[START]

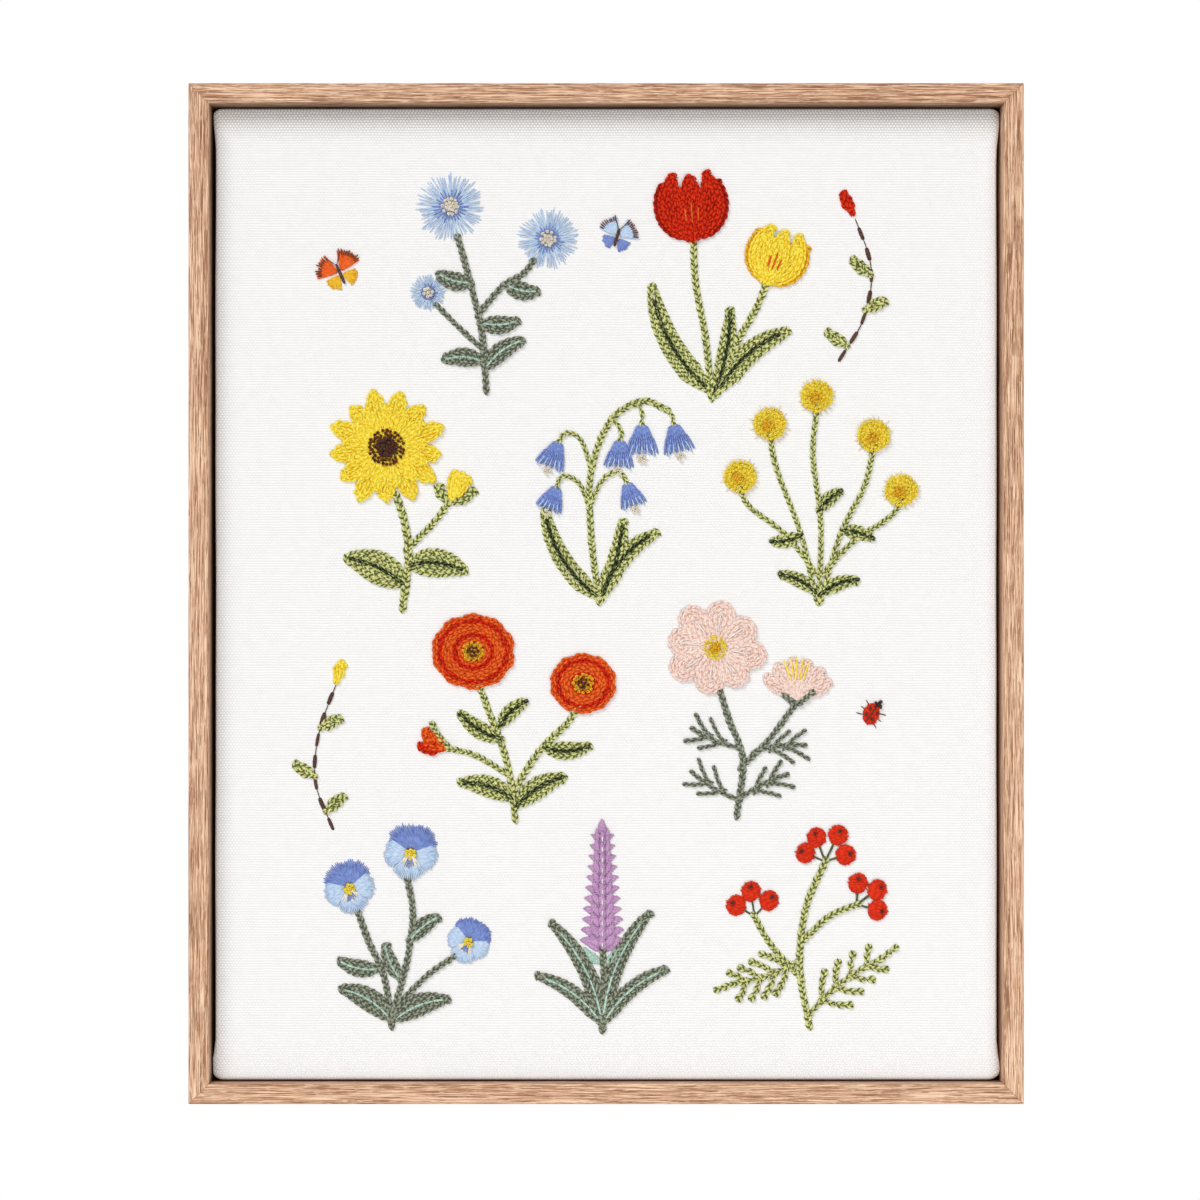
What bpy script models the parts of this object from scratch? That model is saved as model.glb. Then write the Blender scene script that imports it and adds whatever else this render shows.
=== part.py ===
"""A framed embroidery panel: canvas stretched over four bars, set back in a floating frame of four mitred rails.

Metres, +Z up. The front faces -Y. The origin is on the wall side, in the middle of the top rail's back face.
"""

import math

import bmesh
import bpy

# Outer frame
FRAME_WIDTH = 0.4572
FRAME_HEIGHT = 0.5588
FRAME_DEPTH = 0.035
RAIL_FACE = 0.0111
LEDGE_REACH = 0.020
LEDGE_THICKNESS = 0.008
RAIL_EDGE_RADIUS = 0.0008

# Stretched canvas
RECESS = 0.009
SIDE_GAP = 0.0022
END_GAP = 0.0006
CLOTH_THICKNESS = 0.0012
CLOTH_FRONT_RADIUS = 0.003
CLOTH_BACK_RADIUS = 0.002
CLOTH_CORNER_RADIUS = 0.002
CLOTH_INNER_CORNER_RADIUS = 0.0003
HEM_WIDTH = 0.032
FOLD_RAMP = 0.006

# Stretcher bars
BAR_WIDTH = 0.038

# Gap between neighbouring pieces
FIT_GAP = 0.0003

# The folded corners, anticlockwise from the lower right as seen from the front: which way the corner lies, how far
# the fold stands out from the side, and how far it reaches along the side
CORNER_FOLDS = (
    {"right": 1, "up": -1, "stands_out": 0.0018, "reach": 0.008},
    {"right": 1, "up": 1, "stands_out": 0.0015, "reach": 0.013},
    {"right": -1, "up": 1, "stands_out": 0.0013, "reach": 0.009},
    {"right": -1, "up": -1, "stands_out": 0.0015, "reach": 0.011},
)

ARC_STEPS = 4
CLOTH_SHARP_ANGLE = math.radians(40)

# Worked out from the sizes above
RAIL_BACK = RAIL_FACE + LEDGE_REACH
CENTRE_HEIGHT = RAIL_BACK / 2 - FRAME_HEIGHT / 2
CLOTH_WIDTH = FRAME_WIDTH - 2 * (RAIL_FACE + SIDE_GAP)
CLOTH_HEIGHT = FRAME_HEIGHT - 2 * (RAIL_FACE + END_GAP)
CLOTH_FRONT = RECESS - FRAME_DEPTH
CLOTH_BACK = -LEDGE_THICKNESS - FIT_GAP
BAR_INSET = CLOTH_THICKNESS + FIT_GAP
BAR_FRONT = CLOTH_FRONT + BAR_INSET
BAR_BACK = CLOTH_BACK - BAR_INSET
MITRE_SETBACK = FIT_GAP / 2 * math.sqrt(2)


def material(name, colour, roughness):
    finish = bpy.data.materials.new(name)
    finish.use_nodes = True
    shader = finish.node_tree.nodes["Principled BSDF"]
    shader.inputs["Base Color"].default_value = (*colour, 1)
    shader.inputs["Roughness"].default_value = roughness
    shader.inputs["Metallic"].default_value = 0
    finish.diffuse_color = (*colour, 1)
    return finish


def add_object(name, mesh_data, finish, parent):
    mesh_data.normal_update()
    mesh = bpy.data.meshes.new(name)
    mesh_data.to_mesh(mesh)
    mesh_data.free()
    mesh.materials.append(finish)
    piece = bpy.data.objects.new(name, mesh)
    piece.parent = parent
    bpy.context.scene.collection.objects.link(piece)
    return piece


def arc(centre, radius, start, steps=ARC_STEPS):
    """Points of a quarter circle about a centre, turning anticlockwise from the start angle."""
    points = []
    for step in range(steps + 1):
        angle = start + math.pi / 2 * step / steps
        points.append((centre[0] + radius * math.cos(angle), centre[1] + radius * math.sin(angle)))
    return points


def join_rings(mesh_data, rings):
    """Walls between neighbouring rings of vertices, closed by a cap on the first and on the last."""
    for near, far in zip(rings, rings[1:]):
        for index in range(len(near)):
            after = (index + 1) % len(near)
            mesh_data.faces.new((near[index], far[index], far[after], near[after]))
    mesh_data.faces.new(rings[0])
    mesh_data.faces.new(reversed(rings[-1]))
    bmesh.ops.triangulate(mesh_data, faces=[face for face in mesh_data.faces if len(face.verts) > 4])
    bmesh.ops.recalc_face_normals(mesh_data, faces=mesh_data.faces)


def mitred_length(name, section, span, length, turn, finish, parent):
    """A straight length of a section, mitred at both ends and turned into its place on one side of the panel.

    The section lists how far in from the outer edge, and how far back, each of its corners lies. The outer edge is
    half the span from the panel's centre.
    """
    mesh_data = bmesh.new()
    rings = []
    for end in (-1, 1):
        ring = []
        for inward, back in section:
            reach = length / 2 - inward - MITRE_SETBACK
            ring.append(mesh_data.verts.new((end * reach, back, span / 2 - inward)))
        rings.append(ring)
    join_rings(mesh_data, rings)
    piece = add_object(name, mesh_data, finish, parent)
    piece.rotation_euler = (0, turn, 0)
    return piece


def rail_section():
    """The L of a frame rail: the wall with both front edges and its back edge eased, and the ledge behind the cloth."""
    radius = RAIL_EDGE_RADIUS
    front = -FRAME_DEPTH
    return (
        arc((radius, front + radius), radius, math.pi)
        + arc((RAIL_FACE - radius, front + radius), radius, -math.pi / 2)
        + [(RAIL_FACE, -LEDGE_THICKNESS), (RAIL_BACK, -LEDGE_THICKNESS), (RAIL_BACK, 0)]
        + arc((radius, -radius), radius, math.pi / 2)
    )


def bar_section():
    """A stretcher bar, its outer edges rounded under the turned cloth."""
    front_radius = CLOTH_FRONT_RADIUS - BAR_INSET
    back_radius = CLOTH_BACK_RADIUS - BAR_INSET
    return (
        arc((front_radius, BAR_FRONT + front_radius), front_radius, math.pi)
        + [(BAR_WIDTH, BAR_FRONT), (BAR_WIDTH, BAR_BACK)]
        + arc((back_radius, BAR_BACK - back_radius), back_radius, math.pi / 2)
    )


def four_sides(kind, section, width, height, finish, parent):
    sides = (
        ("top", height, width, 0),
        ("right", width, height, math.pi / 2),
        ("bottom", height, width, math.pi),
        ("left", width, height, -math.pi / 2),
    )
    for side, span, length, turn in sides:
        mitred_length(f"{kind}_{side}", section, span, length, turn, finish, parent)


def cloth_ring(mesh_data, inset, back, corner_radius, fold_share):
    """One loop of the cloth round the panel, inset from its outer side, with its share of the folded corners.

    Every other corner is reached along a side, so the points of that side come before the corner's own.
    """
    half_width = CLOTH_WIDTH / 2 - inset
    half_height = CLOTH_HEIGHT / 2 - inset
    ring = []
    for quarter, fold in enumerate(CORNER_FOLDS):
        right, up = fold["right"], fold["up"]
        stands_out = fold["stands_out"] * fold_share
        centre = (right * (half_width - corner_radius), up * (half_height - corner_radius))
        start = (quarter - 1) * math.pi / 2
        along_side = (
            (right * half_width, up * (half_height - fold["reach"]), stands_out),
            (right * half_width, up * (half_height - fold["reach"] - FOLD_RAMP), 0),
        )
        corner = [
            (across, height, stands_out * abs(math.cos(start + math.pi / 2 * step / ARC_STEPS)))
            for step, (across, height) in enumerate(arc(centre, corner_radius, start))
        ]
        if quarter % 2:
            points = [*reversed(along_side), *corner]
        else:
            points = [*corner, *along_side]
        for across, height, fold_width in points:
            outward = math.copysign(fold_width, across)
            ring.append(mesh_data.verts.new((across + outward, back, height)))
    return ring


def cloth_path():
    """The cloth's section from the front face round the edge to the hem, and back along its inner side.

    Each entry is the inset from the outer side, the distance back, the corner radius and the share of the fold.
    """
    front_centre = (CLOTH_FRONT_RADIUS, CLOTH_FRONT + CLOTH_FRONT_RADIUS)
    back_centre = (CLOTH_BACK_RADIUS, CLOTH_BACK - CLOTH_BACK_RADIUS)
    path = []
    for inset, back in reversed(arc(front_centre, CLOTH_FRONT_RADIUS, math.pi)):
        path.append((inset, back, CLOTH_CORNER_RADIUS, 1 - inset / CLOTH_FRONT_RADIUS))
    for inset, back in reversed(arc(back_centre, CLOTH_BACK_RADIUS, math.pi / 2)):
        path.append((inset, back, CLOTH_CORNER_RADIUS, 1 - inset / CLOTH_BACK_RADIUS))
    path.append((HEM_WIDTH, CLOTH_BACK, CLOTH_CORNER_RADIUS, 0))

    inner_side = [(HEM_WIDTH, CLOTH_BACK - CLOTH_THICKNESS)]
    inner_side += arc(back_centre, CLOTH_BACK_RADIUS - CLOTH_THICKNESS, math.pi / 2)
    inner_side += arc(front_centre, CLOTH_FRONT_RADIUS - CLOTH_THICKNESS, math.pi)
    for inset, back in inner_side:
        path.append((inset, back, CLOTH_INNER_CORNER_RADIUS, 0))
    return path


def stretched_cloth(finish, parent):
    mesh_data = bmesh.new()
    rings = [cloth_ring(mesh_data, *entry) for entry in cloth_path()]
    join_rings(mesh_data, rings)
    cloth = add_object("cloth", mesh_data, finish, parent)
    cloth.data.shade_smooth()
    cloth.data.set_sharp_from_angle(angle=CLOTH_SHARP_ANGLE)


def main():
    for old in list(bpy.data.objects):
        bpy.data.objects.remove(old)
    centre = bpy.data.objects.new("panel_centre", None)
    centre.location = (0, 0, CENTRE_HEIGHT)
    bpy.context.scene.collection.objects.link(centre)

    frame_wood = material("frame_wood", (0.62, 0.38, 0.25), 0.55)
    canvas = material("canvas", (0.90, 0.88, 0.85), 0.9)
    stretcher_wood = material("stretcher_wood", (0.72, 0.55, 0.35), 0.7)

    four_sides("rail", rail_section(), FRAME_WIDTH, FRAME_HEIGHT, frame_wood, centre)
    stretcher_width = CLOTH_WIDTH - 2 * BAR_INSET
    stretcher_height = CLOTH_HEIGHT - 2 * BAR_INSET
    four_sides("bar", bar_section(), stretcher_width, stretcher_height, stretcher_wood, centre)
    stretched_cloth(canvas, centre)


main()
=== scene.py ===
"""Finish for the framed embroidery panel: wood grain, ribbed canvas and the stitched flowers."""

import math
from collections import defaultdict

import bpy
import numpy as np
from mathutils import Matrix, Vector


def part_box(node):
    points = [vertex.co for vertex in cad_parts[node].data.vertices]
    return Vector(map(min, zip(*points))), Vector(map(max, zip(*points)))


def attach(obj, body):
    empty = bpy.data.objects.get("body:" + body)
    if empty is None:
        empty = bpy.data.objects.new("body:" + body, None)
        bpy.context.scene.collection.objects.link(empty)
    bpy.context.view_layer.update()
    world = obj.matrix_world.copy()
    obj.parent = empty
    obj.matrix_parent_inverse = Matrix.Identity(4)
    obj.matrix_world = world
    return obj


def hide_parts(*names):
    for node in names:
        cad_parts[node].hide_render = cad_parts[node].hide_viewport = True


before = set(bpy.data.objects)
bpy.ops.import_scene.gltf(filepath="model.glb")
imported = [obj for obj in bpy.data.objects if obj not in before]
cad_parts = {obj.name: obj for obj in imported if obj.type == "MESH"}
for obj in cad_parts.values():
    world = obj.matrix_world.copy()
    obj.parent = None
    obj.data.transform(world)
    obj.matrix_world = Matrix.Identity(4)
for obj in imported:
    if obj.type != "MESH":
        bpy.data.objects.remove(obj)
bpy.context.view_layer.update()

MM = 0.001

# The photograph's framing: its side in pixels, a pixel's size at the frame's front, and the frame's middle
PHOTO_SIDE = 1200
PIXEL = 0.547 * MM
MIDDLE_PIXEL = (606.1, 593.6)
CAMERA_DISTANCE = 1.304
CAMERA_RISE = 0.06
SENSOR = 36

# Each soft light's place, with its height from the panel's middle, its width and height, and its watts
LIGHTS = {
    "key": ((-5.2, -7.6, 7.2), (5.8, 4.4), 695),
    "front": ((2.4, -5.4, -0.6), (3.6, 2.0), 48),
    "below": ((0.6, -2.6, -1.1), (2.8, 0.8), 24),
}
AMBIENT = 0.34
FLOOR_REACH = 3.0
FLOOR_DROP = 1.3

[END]

Given task:
Exactly the lines from the one holding "0.38, 0.25), 0.55)" through the one holding "before = set(bpy.data.objects)" should be printed, ends included.

Complete output:
    frame_wood = material("frame_wood", (0.62, 0.38, 0.25), 0.55)
    canvas = material("canvas", (0.90, 0.88, 0.85), 0.9)
    stretcher_wood = material("stretcher_wood", (0.72, 0.55, 0.35), 0.7)

    four_sides("rail", rail_section(), FRAME_WIDTH, FRAME_HEIGHT, frame_wood, centre)
    stretcher_width = CLOTH_WIDTH - 2 * BAR_INSET
    stretcher_height = CLOTH_HEIGHT - 2 * BAR_INSET
    four_sides("bar", bar_section(), stretcher_width, stretcher_height, stretcher_wood, centre)
    stretched_cloth(canvas, centre)


main()
=== scene.py ===
"""Finish for the framed embroidery panel: wood grain, ribbed canvas and the stitched flowers."""

import math
from collections import defaultdict

import bpy
import numpy as np
from mathutils import Matrix, Vector


def part_box(node):
    points = [vertex.co for vertex in cad_parts[node].data.vertices]
    return Vector(map(min, zip(*points))), Vector(map(max, zip(*points)))


def attach(obj, body):
    empty = bpy.data.objects.get("body:" + body)
    if empty is None:
        empty = bpy.data.objects.new("body:" + body, None)
        bpy.context.scene.collection.objects.link(empty)
    bpy.context.view_layer.update()
    world = obj.matrix_world.copy()
    obj.parent = empty
    obj.matrix_parent_inverse = Matrix.Identity(4)
    obj.matrix_world = world
    return obj


def hide_parts(*names):
    for node in names:
        cad_parts[node].hide_render = cad_parts[node].hide_viewport = True


before = set(bpy.data.objects)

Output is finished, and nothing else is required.